*Requirements:* Everything from the line containing "beside the barrel" through the line containing "for node in" should be repeated exactly, and nothing else from the data.

*Dataset content:*
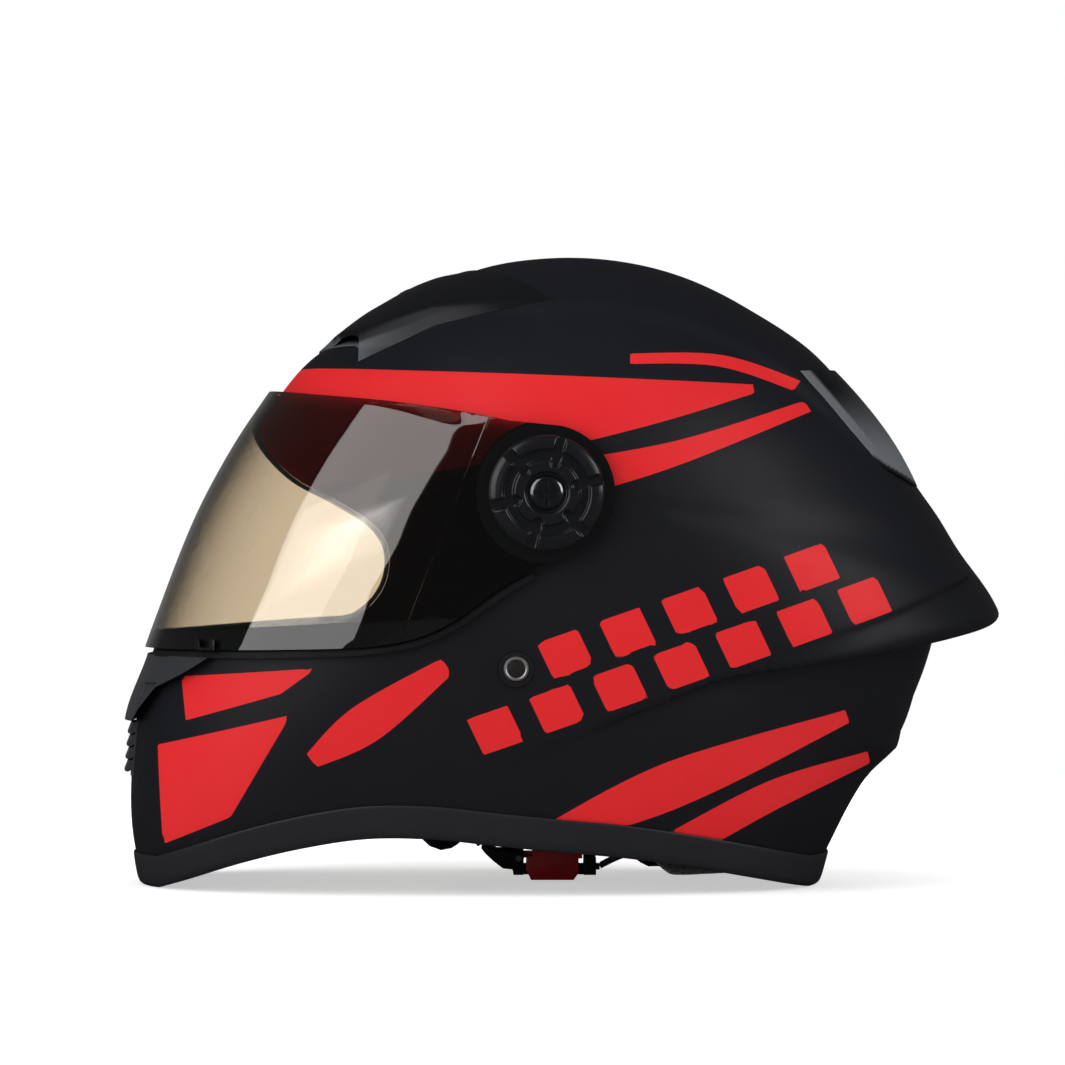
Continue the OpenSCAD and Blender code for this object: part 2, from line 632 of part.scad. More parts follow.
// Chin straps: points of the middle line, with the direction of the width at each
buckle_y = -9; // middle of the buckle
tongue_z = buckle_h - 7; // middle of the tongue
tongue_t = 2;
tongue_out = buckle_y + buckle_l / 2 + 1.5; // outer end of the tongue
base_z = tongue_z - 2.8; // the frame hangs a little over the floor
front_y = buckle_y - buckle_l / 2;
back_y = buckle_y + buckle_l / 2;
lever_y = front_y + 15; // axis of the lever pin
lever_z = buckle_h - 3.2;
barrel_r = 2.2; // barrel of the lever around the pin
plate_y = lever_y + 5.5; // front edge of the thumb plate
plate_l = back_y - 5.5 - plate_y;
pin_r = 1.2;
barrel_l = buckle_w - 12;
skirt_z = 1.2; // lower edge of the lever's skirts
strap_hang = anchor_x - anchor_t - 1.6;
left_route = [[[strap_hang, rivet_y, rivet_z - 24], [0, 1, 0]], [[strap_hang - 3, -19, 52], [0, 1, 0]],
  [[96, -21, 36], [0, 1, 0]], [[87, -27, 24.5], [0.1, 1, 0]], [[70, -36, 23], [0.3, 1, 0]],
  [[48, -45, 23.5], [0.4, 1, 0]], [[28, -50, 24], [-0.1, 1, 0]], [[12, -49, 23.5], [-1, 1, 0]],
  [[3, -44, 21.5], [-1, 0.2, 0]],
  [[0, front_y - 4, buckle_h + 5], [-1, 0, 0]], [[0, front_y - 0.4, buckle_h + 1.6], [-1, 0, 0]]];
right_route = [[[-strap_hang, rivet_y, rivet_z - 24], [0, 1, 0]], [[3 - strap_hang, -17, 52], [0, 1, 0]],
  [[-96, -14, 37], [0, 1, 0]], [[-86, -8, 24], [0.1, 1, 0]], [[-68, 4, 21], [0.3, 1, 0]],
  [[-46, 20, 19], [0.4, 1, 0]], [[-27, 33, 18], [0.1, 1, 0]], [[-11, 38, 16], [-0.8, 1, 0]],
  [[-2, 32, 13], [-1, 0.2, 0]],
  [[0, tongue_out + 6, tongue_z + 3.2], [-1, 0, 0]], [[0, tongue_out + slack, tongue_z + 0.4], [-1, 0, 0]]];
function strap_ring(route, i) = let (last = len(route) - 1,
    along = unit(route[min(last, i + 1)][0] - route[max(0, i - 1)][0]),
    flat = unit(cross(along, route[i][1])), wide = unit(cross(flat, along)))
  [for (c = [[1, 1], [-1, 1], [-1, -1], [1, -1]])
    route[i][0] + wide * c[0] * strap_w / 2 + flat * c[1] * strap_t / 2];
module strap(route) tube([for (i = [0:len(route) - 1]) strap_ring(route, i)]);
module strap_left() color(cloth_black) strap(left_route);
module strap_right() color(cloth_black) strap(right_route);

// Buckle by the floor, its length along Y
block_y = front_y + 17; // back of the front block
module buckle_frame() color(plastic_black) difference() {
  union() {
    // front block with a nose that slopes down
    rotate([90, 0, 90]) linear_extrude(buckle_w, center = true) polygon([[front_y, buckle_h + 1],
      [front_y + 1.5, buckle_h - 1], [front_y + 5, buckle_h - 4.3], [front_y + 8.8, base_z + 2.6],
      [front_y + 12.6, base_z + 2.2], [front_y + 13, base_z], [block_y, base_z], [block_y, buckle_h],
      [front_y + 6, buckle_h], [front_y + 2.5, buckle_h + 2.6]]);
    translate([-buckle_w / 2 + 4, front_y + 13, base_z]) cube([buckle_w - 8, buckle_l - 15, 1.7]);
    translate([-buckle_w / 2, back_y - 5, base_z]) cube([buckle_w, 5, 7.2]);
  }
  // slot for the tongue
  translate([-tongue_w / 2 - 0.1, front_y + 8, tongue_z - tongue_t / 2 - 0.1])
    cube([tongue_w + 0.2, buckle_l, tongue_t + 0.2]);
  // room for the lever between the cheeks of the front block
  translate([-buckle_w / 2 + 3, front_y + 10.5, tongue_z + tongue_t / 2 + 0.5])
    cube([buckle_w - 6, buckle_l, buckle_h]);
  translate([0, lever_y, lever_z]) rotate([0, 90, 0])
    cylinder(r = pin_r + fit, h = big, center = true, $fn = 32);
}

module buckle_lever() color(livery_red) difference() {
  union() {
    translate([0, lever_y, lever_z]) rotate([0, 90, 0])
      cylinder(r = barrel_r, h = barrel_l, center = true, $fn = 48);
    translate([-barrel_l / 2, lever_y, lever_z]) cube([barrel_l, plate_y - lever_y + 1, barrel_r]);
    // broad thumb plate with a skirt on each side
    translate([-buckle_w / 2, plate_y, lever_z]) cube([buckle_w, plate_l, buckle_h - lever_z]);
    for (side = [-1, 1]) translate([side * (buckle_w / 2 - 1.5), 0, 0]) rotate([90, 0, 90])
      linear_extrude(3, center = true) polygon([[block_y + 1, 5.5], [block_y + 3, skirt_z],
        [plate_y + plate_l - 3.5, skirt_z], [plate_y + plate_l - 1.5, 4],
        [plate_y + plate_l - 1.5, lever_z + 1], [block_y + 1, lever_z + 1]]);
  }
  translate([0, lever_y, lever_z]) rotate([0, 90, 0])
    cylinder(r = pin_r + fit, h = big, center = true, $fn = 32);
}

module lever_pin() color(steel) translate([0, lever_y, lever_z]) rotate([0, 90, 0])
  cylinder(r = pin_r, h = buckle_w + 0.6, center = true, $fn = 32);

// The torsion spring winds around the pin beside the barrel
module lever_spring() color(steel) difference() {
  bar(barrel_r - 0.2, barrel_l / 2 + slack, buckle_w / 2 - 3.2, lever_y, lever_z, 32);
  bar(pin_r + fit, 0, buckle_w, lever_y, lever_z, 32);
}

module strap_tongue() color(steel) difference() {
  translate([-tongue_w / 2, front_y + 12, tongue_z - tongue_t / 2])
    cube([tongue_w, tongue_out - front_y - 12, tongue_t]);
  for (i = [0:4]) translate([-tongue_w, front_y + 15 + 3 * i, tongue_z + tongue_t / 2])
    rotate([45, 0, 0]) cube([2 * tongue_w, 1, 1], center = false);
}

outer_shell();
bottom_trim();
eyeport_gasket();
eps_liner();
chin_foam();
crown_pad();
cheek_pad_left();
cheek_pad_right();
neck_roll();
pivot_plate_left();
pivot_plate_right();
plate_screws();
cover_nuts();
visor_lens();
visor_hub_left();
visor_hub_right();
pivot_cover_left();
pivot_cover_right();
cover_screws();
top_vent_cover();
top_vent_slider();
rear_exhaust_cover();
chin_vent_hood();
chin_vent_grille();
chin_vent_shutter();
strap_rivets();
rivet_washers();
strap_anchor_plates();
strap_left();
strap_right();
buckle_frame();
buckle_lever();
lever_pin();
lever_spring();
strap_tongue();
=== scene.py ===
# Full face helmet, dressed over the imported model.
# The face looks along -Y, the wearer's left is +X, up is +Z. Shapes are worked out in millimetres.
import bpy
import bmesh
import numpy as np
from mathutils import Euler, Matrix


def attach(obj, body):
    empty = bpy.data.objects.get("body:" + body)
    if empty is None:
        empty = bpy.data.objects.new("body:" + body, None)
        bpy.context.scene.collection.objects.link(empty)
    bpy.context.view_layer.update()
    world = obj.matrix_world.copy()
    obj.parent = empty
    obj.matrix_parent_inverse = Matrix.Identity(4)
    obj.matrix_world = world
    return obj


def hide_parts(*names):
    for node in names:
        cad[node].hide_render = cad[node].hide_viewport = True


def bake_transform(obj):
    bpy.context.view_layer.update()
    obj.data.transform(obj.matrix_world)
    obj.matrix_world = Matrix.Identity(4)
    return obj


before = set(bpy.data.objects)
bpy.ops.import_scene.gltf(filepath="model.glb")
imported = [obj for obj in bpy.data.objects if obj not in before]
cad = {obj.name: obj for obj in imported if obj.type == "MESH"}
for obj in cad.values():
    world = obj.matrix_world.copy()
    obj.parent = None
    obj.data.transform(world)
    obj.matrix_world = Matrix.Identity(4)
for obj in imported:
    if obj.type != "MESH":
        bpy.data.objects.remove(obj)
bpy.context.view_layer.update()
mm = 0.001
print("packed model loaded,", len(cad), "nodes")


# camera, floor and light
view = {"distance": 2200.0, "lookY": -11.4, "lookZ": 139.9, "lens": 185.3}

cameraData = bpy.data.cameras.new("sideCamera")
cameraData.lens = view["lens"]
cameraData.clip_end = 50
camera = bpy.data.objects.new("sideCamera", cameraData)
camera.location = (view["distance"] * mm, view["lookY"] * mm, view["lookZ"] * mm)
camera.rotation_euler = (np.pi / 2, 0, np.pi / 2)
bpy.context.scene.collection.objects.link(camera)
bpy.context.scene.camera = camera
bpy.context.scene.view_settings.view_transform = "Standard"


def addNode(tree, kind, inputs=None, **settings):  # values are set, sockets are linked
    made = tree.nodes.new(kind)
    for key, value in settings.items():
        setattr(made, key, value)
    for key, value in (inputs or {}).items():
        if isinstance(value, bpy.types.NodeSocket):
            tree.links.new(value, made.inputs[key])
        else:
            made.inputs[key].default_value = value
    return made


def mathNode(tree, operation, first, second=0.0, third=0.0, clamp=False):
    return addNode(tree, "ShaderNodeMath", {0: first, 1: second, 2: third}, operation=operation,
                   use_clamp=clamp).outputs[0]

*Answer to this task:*
// The torsion spring winds around the pin beside the barrel
module lever_spring() color(steel) difference() {
  bar(barrel_r - 0.2, barrel_l / 2 + slack, buckle_w / 2 - 3.2, lever_y, lever_z, 32);
  bar(pin_r + fit, 0, buckle_w, lever_y, lever_z, 32);
}

module strap_tongue() color(steel) difference() {
  translate([-tongue_w / 2, front_y + 12, tongue_z - tongue_t / 2])
    cube([tongue_w, tongue_out - front_y - 12, tongue_t]);
  for (i = [0:4]) translate([-tongue_w, front_y + 15 + 3 * i, tongue_z + tongue_t / 2])
    rotate([45, 0, 0]) cube([2 * tongue_w, 1, 1], center = false);
}

outer_shell();
bottom_trim();
eyeport_gasket();
eps_liner();
chin_foam();
crown_pad();
cheek_pad_left();
cheek_pad_right();
neck_roll();
pivot_plate_left();
pivot_plate_right();
plate_screws();
cover_nuts();
visor_lens();
visor_hub_left();
visor_hub_right();
pivot_cover_left();
pivot_cover_right();
cover_screws();
top_vent_cover();
top_vent_slider();
rear_exhaust_cover();
chin_vent_hood();
chin_vent_grille();
chin_vent_shutter();
strap_rivets();
rivet_washers();
strap_anchor_plates();
strap_left();
strap_right();
buckle_frame();
buckle_lever();
lever_pin();
lever_spring();
strap_tongue();
=== scene.py ===
# Full face helmet, dressed over the imported model.
# The face looks along -Y, the wearer's left is +X, up is +Z. Shapes are worked out in millimetres.
import bpy
import bmesh
import numpy as np
from mathutils import Euler, Matrix


def attach(obj, body):
    empty = bpy.data.objects.get("body:" + body)
    if empty is None:
        empty = bpy.data.objects.new("body:" + body, None)
        bpy.context.scene.collection.objects.link(empty)
    bpy.context.view_layer.update()
    world = obj.matrix_world.copy()
    obj.parent = empty
    obj.matrix_parent_inverse = Matrix.Identity(4)
    obj.matrix_world = world
    return obj


def hide_parts(*names):
    for node in names:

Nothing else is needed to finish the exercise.